• **The task**: Return only the lines running from the line with "Continue the OpenSCAD" down to the line with "return rays[0].at_least(rays[1]).at_least(rays[2])", both included, exactly as they appear.
---
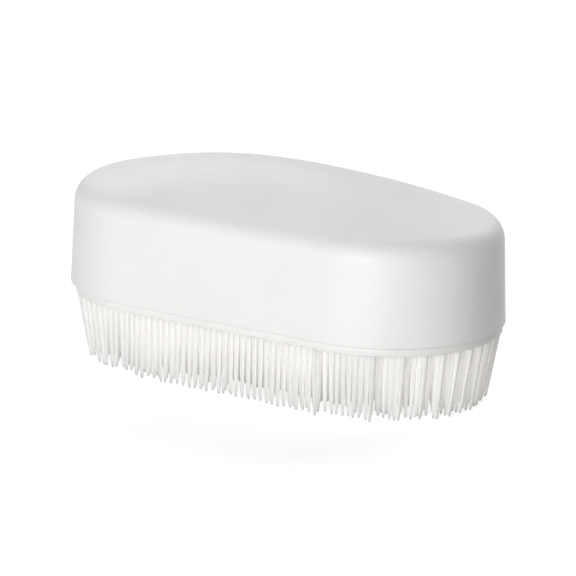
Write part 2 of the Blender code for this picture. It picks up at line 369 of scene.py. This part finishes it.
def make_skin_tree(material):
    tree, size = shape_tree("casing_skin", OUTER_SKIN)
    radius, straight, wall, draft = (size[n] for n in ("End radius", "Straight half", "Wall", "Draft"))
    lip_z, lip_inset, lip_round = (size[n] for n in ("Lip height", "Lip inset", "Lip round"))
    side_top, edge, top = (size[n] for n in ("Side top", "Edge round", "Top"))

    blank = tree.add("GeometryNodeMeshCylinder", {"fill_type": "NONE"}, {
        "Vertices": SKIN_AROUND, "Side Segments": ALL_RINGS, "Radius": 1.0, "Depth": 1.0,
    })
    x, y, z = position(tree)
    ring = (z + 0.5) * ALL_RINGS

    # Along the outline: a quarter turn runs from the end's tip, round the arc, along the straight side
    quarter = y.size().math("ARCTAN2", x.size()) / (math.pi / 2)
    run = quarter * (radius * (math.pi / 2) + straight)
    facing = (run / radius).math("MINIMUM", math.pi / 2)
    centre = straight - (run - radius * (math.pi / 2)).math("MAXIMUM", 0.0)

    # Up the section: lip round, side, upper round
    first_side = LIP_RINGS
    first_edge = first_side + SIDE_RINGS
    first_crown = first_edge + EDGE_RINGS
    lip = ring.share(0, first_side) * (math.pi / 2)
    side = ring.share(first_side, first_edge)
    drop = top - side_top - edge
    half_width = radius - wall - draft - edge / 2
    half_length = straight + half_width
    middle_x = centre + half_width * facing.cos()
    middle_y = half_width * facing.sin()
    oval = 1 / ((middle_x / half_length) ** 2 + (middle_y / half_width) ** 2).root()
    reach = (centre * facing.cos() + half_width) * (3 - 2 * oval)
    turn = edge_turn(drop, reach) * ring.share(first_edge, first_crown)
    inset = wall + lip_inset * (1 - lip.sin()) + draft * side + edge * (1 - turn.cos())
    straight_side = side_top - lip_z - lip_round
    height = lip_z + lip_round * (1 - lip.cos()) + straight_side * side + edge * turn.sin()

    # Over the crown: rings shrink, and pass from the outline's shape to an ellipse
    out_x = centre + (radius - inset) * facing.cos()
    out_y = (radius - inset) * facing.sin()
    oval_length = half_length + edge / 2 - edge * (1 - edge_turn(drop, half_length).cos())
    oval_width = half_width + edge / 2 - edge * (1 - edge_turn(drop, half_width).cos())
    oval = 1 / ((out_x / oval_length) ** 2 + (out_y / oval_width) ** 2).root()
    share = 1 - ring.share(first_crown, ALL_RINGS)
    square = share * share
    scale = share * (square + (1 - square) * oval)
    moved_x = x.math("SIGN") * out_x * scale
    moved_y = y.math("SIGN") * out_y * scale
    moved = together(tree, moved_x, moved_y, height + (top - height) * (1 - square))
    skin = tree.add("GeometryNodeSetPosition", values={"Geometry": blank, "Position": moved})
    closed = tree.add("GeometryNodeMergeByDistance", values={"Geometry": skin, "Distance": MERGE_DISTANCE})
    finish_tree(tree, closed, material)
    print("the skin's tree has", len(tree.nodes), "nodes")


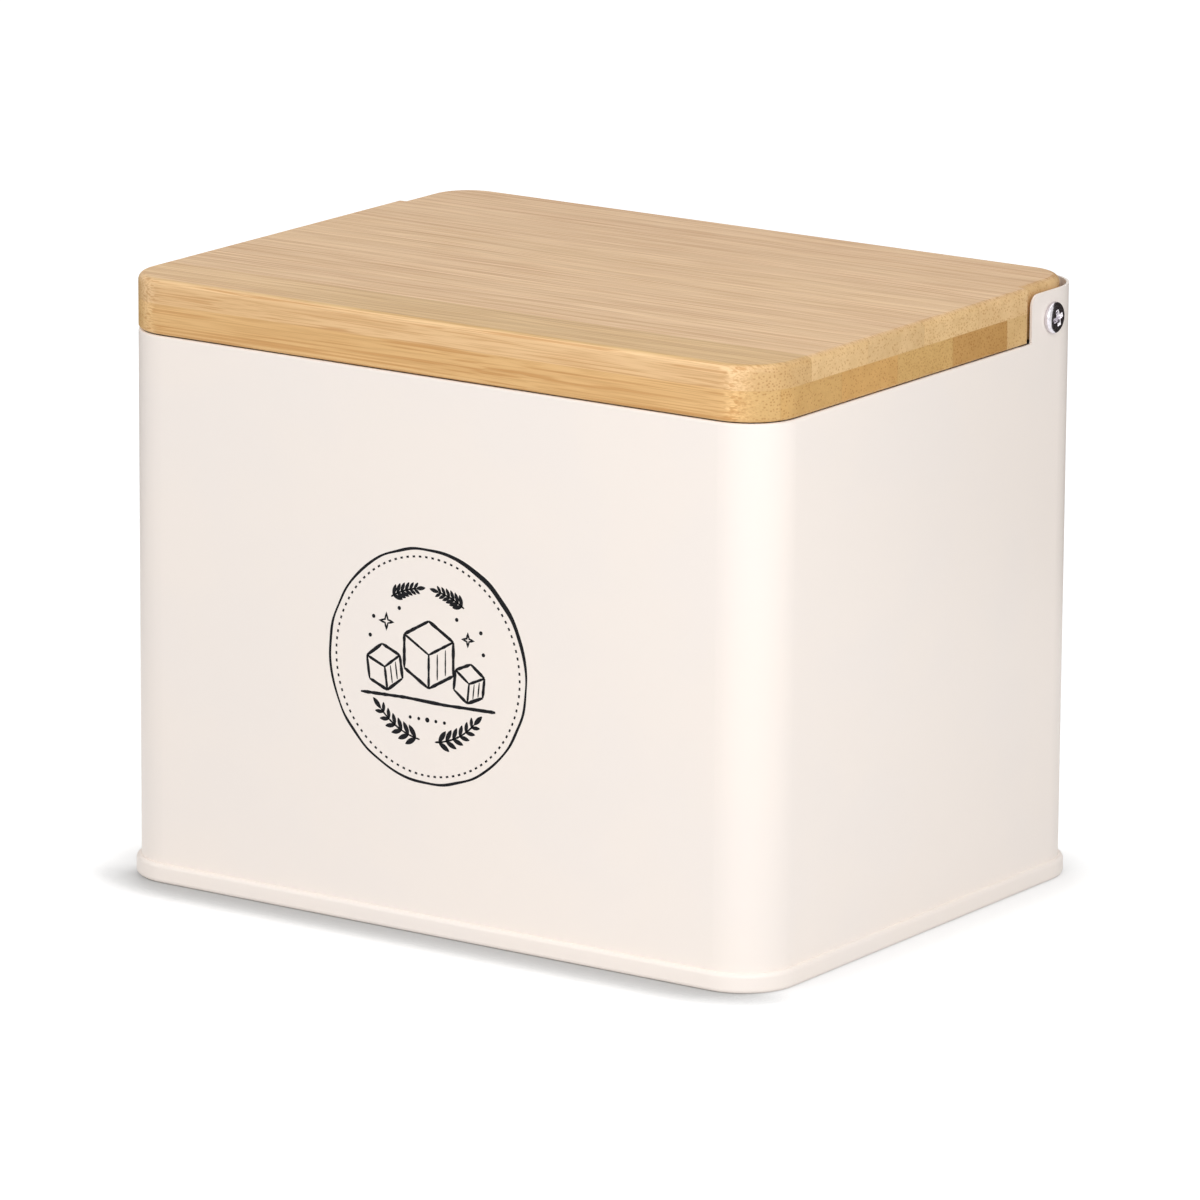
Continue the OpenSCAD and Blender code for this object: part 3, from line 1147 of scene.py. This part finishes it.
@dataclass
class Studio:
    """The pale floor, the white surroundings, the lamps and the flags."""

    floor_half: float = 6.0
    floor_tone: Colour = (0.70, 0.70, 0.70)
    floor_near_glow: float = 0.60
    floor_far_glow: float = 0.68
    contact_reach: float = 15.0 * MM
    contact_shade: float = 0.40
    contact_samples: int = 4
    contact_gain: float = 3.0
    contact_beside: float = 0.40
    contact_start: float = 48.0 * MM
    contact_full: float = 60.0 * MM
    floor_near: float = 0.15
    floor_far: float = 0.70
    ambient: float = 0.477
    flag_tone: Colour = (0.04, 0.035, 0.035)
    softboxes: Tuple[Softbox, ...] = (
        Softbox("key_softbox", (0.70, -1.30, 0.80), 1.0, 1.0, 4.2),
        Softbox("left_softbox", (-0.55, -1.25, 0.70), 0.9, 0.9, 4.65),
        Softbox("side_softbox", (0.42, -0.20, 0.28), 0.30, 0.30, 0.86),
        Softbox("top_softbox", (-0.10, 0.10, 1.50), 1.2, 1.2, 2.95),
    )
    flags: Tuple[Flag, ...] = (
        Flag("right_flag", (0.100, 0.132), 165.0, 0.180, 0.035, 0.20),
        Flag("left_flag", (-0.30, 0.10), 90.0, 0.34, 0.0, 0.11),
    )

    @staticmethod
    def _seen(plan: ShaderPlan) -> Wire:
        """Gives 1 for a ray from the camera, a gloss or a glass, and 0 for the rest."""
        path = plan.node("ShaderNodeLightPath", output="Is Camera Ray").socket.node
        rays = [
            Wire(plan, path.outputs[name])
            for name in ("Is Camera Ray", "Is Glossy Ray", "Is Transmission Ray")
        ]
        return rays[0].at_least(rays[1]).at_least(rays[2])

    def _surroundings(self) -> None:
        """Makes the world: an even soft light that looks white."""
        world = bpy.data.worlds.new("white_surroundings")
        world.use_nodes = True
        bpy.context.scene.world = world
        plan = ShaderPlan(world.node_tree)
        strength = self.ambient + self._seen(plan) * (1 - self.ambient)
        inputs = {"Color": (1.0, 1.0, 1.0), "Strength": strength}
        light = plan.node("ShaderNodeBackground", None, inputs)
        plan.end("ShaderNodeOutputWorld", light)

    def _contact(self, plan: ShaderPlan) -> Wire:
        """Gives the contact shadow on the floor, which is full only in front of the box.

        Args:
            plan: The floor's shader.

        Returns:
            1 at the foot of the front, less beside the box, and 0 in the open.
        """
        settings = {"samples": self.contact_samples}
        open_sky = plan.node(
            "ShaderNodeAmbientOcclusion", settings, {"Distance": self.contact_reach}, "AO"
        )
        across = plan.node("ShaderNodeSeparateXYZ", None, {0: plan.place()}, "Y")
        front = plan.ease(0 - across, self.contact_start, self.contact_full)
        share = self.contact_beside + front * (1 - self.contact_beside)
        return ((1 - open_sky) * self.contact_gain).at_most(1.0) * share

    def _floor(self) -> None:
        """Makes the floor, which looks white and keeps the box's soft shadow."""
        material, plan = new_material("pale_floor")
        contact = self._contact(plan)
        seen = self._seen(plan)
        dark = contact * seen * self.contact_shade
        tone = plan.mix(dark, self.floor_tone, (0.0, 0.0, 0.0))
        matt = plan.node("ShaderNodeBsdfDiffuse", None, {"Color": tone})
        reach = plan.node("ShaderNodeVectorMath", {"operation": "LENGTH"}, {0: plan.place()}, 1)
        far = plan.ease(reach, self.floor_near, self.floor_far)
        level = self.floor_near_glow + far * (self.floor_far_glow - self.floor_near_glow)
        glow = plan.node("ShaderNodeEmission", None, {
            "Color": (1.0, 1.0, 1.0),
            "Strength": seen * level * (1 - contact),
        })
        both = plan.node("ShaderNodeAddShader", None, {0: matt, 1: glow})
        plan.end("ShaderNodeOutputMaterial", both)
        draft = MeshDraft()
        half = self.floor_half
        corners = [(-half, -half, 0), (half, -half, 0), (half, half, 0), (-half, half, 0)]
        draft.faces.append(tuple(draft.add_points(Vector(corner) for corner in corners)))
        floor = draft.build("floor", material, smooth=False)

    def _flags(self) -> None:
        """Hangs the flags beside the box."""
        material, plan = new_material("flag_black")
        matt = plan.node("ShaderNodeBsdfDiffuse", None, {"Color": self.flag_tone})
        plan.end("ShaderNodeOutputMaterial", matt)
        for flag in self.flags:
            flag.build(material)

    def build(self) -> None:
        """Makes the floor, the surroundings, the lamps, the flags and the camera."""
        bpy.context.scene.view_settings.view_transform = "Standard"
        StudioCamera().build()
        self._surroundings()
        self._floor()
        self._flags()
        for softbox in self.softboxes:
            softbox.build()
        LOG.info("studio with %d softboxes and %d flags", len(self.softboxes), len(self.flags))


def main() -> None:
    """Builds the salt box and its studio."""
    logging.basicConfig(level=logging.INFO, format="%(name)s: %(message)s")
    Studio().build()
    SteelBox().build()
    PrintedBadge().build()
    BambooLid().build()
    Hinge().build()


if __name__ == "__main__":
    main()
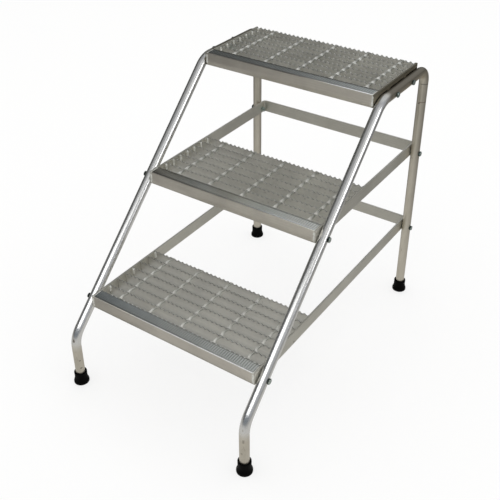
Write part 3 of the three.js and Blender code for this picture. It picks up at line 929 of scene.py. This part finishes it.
---
• **Response**:
Continue the OpenSCAD and Blender code for this object: part 3, from line 1147 of scene.py. This part finishes it.
@dataclass
class Studio:
    """The pale floor, the white surroundings, the lamps and the flags."""

    floor_half: float = 6.0
    floor_tone: Colour = (0.70, 0.70, 0.70)
    floor_near_glow: float = 0.60
    floor_far_glow: float = 0.68
    contact_reach: float = 15.0 * MM
    contact_shade: float = 0.40
    contact_samples: int = 4
    contact_gain: float = 3.0
    contact_beside: float = 0.40
    contact_start: float = 48.0 * MM
    contact_full: float = 60.0 * MM
    floor_near: float = 0.15
    floor_far: float = 0.70
    ambient: float = 0.477
    flag_tone: Colour = (0.04, 0.035, 0.035)
    softboxes: Tuple[Softbox, ...] = (
        Softbox("key_softbox", (0.70, -1.30, 0.80), 1.0, 1.0, 4.2),
        Softbox("left_softbox", (-0.55, -1.25, 0.70), 0.9, 0.9, 4.65),
        Softbox("side_softbox", (0.42, -0.20, 0.28), 0.30, 0.30, 0.86),
        Softbox("top_softbox", (-0.10, 0.10, 1.50), 1.2, 1.2, 2.95),
    )
    flags: Tuple[Flag, ...] = (
        Flag("right_flag", (0.100, 0.132), 165.0, 0.180, 0.035, 0.20),
        Flag("left_flag", (-0.30, 0.10), 90.0, 0.34, 0.0, 0.11),
    )

    @staticmethod
    def _seen(plan: ShaderPlan) -> Wire:
        """Gives 1 for a ray from the camera, a gloss or a glass, and 0 for the rest."""
        path = plan.node("ShaderNodeLightPath", output="Is Camera Ray").socket.node
        rays = [
            Wire(plan, path.outputs[name])
            for name in ("Is Camera Ray", "Is Glossy Ray", "Is Transmission Ray")
        ]
        return rays[0].at_least(rays[1]).at_least(rays[2])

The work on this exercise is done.